James Harris Simons was born on April 25, 1938, to an American Jewish family, the only child of Marcia (née Kantor) and Matthew Simons, and raised in Brookline, Massachusetts.

He received a bachelor's degree in mathematics from the Massachusetts Institute of Technology in 1958 and a PhD in mathematics from the University of California, Berkeley under the supervision of Bertram Kostant in 1961, at age 23. After graduating from MIT, Simons traveled from Boston to Bogotá, Colombia, on a motor scooter.

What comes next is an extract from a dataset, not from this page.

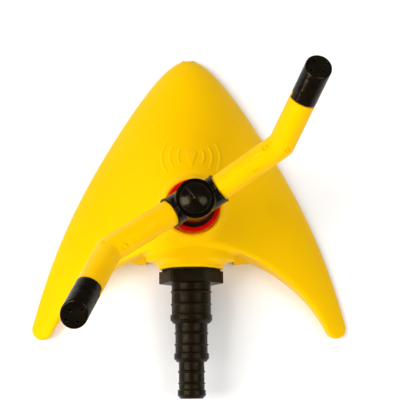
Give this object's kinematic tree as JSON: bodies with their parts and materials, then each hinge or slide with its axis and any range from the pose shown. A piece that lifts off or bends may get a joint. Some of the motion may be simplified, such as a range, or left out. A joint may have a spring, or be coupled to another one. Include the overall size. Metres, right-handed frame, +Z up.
{
  "type": "rotary lawn sprinkler",
  "caption": "Rotary lawn sprinkler: bent arms with drilled nozzle caps spin on a delta-wing sled base with a stepped hose tail.",
  "frame": {"origin": "middle of the footprint box, on the ground", "axes": "+Z up, +Y towards the nose of the base, the hose leaves along -Y, +X to the right seen from above with the nose ahead"},
  "size_m": [0.1956, 0.2144, 0.1193],
  "materials": {
    "yellow_plastic": "satin moulded polypropylene",
    "yellow_pipe": "satin, lightly scuffed",
    "red_plastic": "satin",
    "gloss_black_plastic": "gloss moulded",
    "matt_black_plastic": "matt, fine moulding texture",
    "seal_rubber": "matt",
    "white_washer": "waxy",
    "spindle_plastic": "machined acetal"
  },
  "bodies": {
    "base": {"base_shell": "yellow_plastic", "hose_connector": "matt_black_plastic", "inlet_gasket": "seal_rubber", "lock_nut": "red_plastic", "riser_seal": "seal_rubber", "swivel_bush": "gloss_black_plastic"},
    "head": {"upper_thrust_washer": "white_washer", "lower_thrust_washer": "white_washer", "spindle_clip": "spindle_plastic", "spindle": "spindle_plastic", "head_hub": "gloss_black_plastic", "dome_cap": "gloss_black_plastic", "dome_seal": "seal_rubber", "arm_right": "yellow_pipe", "arm_left": "yellow_pipe", "arm_seal_right": "seal_rubber", "arm_seal_left": "seal_rubber", "nozzle_seal_right": "seal_rubber", "nozzle_seal_left": "seal_rubber"},
    "nozzle_right": {"nozzle_cap_right": "gloss_black_plastic"},
    "nozzle_left": {"nozzle_cap_left": "gloss_black_plastic"}
  },
  "joints": [
    {"name": "head_spin", "type": "hinge", "parent": "base", "child": "head", "pos_m": [0, 0.0065, 0.0545], "axis": [0, 0, 1], "continuous": true},
    {"name": "nozzle_turn_right", "type": "hinge", "parent": "head", "child": "nozzle_right", "pos_m": [0.06041, 0.0597, 0.10165], "axis": [0.3473, 0.7249, 0.5948], "range_deg": [-12, 12]},
    {"name": "nozzle_turn_left", "type": "hinge", "parent": "head", "child": "nozzle_left", "pos_m": [-0.06041, -0.0467, 0.10165], "axis": [-0.3473, -0.7249, 0.5948], "range_deg": [-12, 12]}
  ]
}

Simons's mathematical work primarily focused on the geometry and topology of manifolds. His 1962 Berkeley PhD thesis, written under the direction of Bertram Kostant, gave a new proof of Berger's classification of the holonomy groups of Riemannian manifolds. He subsequently began to work with Shiing-Shen Chern on the theory of characteristic classes, eventually discovering the Chern–Simons secondary characteristic classes of 3-manifolds. Later, mathematical physicist Albert Schwarz discovered early topological quantum field theory, an application of the Chern–Simons form. It is also related to the Yang-Mills functional on 4-manifolds, and has had an effect on modern physics. These and other contributions to geometry and topology led to Simons becoming the 1976 recipient of the American Mathematical Society (AMS) Oswald Veblen Prize in Geometry. In 2014, he was elected to the U.S. National Academy of Sciences.

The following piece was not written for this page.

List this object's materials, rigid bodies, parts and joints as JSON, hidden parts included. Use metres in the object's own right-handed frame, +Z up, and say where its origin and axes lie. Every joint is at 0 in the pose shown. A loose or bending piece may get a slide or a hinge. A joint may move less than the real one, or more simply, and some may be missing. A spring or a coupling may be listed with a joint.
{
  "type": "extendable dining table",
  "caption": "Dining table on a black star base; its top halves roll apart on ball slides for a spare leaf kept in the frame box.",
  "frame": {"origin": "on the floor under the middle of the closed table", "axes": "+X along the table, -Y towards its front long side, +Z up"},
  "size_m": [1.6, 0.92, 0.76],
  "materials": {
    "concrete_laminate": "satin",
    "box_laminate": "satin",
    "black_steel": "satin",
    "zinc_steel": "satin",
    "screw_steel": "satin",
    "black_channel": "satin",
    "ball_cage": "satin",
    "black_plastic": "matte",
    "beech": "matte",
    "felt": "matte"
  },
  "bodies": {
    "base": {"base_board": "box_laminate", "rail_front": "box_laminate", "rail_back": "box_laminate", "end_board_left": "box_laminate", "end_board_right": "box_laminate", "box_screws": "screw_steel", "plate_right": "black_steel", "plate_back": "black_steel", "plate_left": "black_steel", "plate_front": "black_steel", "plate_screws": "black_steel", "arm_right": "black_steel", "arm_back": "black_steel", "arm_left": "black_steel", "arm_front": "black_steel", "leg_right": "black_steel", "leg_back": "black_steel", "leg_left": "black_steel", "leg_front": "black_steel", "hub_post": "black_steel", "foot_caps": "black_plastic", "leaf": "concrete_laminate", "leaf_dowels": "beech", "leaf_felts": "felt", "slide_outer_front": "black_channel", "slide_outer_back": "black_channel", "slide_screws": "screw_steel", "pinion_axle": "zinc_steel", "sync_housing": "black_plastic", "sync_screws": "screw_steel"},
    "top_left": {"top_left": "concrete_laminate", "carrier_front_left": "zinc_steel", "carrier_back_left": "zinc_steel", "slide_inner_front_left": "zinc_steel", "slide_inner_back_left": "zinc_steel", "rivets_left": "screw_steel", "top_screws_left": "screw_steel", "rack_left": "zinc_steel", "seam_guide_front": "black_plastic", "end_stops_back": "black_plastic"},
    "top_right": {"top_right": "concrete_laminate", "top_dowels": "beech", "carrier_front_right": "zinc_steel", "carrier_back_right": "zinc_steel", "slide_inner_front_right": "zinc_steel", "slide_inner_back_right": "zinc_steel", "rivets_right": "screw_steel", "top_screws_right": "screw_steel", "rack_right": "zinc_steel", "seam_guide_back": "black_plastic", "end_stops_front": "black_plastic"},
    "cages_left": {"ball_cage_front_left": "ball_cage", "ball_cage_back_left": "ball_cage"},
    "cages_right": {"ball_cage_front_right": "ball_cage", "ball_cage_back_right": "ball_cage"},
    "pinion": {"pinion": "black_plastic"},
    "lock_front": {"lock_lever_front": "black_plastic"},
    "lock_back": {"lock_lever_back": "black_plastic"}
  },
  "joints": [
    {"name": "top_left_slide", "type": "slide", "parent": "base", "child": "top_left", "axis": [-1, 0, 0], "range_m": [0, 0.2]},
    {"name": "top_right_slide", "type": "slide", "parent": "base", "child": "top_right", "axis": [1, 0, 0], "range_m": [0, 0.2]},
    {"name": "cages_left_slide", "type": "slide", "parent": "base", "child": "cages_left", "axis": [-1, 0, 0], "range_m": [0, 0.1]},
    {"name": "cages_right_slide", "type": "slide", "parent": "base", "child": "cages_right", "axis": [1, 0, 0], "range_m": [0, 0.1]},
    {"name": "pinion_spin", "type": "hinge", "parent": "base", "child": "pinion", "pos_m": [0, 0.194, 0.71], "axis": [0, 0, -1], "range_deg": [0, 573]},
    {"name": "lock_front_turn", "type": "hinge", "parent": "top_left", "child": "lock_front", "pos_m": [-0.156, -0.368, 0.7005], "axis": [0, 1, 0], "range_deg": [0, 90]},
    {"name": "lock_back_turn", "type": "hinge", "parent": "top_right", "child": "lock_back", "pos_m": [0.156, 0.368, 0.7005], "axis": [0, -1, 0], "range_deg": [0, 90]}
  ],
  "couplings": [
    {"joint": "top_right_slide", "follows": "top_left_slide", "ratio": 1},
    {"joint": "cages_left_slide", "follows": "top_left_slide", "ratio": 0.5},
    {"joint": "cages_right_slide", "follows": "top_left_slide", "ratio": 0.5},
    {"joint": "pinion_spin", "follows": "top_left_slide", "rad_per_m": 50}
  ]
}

In 1964, Simons worked with the National Security Agency to break codes. Between 1964 and 1968, he was on the research staff of the Communications Research Division of the Institute for Defense Analysis (CRD of IDA) and taught mathematics at the Massachusetts Institute of Technology and Harvard University. Simons also tried starting a trading company named iStar with colleagues including Richard Leibler, but was discovered by management, and the effort failed. After being forced to leave the IDA due to his public opposition to the Vietnam War, he joined the faculty at Stony Brook University. From 1968 to 1978, he chaired Stony Brook's math department. In 1973, IBM asked Simons to attack the block cipher Lucifer, an early but direct precursor to the Data Encryption Standard (DES). In 2004, Simons founded Math for America, a nonprofit organization with a mission to improve mathematics education in U.S. public schools by recruiting more highly qualified teachers.

Simons founded the hedge fund management firm Monemetrics, which he later renamed Renaissance Technologies. He gradually realized that it should be possible to make mathematical models of the data he was collecting. After hiring mathematicians such as Leonard E. Baum and James Ax, Renaissance established the Medallion Fund in 1988.